Generally speaking, antacids are safe for use during pregnancy. A woman can usually obtain safe products over the counter or ask her doctor for a prescription for severe or persistent symptoms. Usually, pregnant women are advised to avoid antacid preparations that contain additional medications that might harm a developing baby. Likewise, it is important for a pregnant women to follow the dosage information on a product label when using antacids in pregnancy.
Many women experience heartburn during pregnancy. Heartburn is marked by a sensation of burning that affects the chest and throat as the result of stomach acids moving into the esophagus. The burning sensations can make continuing everyday activities and sleeping difficult, so pregnant women often seek help in the form of Over-The-Counter (OTC) antacids. Among those considered safe during pregnancy are those with active ingredients like calcium carbonate, magnesium hydroxide, or magnesium oxide. Products containing these ingredients are often available in chewable or liquid form.
Antacids that contain sodium bicarbonate are not necessarily unsafe for use while expecting. In fact, some women consume sodium bicarbonate, also referred to as baking soda, mixed with water as a home remedy for heartburn. These preparations contain significant amounts of sodium, however, which can cause a woman to retain fluid and experience related swelling. For instance, a woman might note swelling of her fingers or ankles when she’s using sodium bicarbonate antacids in pregnancy. As such, some doctors do not recommend it.
Before using antacids in pregnancy, a woman may do well to carefully review the other active ingredients in a preparation. Some contain aspirin, which a woman is usually advised to avoid during pregnancy. Others include aluminum, which can have adverse effects when taken in high doses. For example, taking too much of an antacid that contains aluminum can lead to constipation. In extreme cases, it might even prove toxic.
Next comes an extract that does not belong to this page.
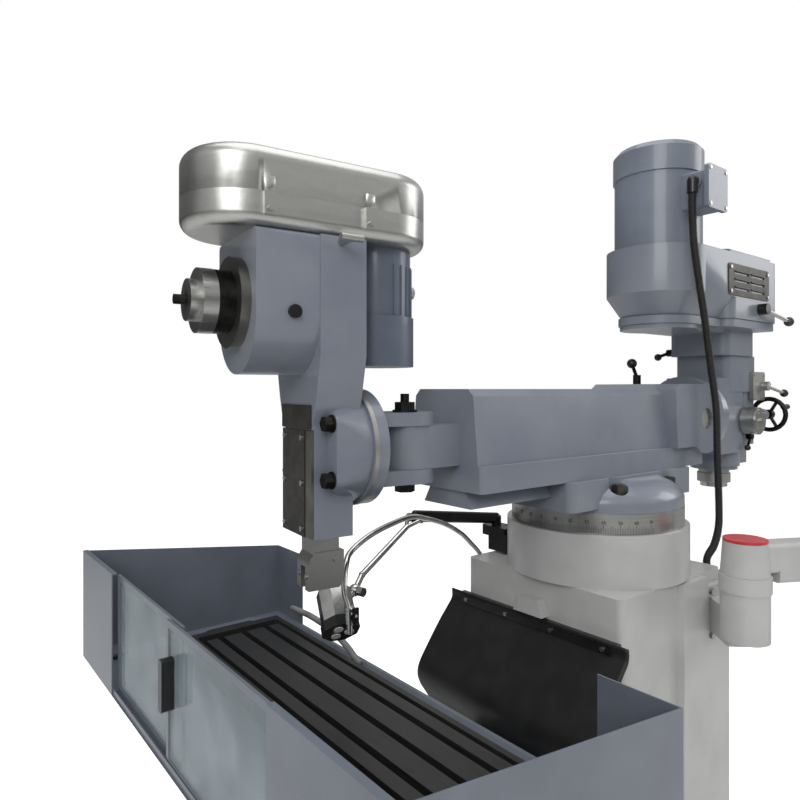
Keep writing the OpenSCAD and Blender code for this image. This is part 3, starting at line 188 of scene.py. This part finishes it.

Sometimes using OTC antacids in pregnancy isn't as effective as a woman might hope, and severe symptoms may warrant a doctor's help. In many cases, a doctor will prescribe a type of acid reducer called an H2 blocker or a proton pump inhibitor. H2 blockers interfere with the release of a chemical called histamine, which plays a role in stomach acid production. Proton pump inhibitors lower the amount of acid in the stomach by interfering with the pump that produces the acid. Though medications are not known to be harmful to unborn babies, doctors often choose to be cautious, prescribing them in only the most serious cases.